Nozze […] prende di petto temi estremamente potenti oggi. Nel testo, c’è un’ossessione per la proprietà, la difesa del sangue, la soggezione dell’altro attraverso il potere gerarchico seduttore che è cosa estremamente attuale. [..] Pubblicato nel 1932, risente delle spinte di un mondo che sta scivolando verso la notte sempre più nera dei totalitarismi assassini in Europa. Portare in scena questo testo oggi credo che sia un’azione di resistenza. Mette in luce molte fragilità politiche, etiche e culturali del nostro mondo. Più che parlare di mostri che arrivano al potere, oggi è utile cercare di capire quale cultura culla e crea quei mostri e se c’è il rischio che rinascano. Credo che Nozze racconti bene come quel mondo ha fatto fiorire fiori così tetri. Detto questo, sarei felice se Nozze lo vedessero persone che hanno idee politiche diverse dalle mie e che non risultasse una predica fra noi che pensiamo di essere bravi e di aver colto con maggiore intelligenza i problemi del nostro mondo più di quelli che dicono “prima gli italiani”. Io non sono così convinto che noi ci vediamo più lungo. Un confronto sarebbe interessante.
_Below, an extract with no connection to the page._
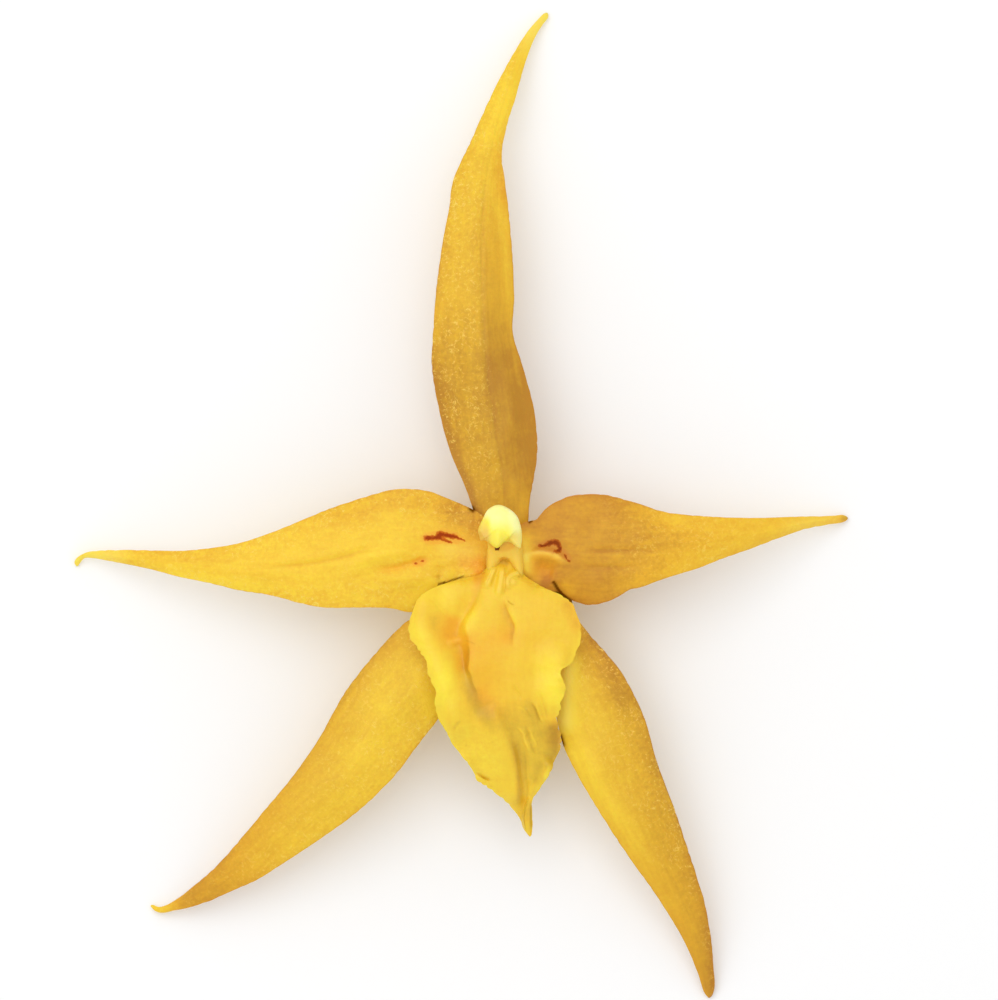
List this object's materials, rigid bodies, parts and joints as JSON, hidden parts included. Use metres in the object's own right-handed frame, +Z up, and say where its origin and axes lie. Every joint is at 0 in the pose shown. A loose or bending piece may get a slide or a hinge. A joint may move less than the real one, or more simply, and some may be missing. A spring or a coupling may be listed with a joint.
{
  "type": "brassia orchid bloom",
  "caption": "Open yellow orchid bloom with long pointed sepals and petals and a waved lip, picked with its short stalk and lying face up.",
  "frame": {"origin": "middle of the bloom's footprint, on the surface that it lies on", "axes": "+Z up out of the bloom's face, +Y along the dorsal sepal, +X to the right as the face is seen"},
  "size_m": [0.118, 0.1502, 0.0233],
  "materials": {
    "sepal": "soft waxy plant tissue, golden yellow with fine pale speckling and faint lengthwise veins",
    "petal": "soft waxy plant tissue, golden yellow with a few red-brown marks near the column",
    "lip": "smooth waxy plant tissue, bright yellow, deeper orange in its folds",
    "column": "smooth fleshy plant tissue, warm yellow",
    "anther_cap": "smooth and slightly glossy, pale cream yellow",
    "pollinarium": "waxy dark red-brown",
    "ovary": "smooth greenish yellow stalk tissue"
  },
  "bodies": {
    "root": {"dorsal_sepal": "sepal", "lateral_sepal_left": "sepal", "lateral_sepal_right": "sepal", "petal_left": "petal", "petal_right": "petal", "lip": "lip", "column": "column", "anther_cap": "anther_cap", "pollinarium": "pollinarium", "ovary_pedicel": "ovary"}
  },
  "joints": []
}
In Nozze, la borghesia non ha nessun “fascino discreto”, è volgare e completamente preda dei bassi istinti. Quello era il mondo che vedeva Canetti o era una metafora?
In Nozze non c’è soltanto la critica della borghesia dell’epoca, ma anche una fotografia abbastanza attendibile della media dei condomini europei dell’epoca. La scrittura di Canetti è fortemente attuale perché chiunque può riconoscere in diversi passaggi del testo risonanze con conversazioni di casa propria, degli appartamenti accanto o del proprio paese. L’autore mette in mostra quell’ “eterno borghese” che ruota morbosamente sempre attorno agli stessi valori: potere economico, potere d’acquisto, ossessione per la sicurezza e la proprietà. Il borghese che tende ad arraffare tutto quello che può per far vedere che il suo mucchio è più grosso di quello dell’altro. Quanto ci appartiene tutto questo? Tantissimo, è il latte che succhiamo da piccoli.

Che cos’è la casa di cui tutti parlano e che ritorna come un ossessivo Leitmotiv?
Sto costruendo la regia dello spettacolo a partire da un’identificazione fra il “casa casa casa” del testo con il “sangue e zolla” di Goebbels o, nella sua veste più nobile, la Heimat della tradizione junkeriana e tedesca in generale. L’idea di appartenenza a una terra, a un sangue, a una proprietà. La parola “casa” echeggia moltissimo nella messa in scena, più ancora che nell’originale per restituirne la natura fra il serio e il faceto che in alcuni momenti fa ridere, in altri dà i brividi. L’ossessione per questo tipo di principio identitario offre il fianco a determinate derive: come il gesto di alzare muri più alti possibili, individuare un nemico che vuole infrangere questi muri e anche il predicare la propria supremazia sugli altri. Questa strada porta ad aderire alla morte come principio identitario e di potere. La cosa sorprendente in Nozze è che quando i personaggi sono messi di fronte alla realtà della morte, prima evocata per gioco, cambiano completamente. Quando la morte è davanti a loro si scopre la loro vera natura, non possono più mentire. Ognuno cerca di salvare ciò che può, in maniera anche molto comica, ma assolutamente non consolatoria. Io non do una lettura pessimista a Nozze. Perché è più potente il monito di quanto non sia la rappresentazione fatalista del destino della sua civiltà, del suo mondo o forse del nostro.

Nozze – prove- fotografia di Riccardo Frati

Ci salutiamo su questa ipotesi. Lo spietato e ironico ritratto della borghesia europea degli anni ’30 di Canetti può farci riflettere sul nostro presente e le sorti della nostra società? Non resta che scoprirlo, andando a vedere lo spettacolo.

(Dopo l’intervista non possiamo che fermarci a parlare di Lino, del suo garbo e di quanto questa chiacchierata sia stata illuminante e piacevole.)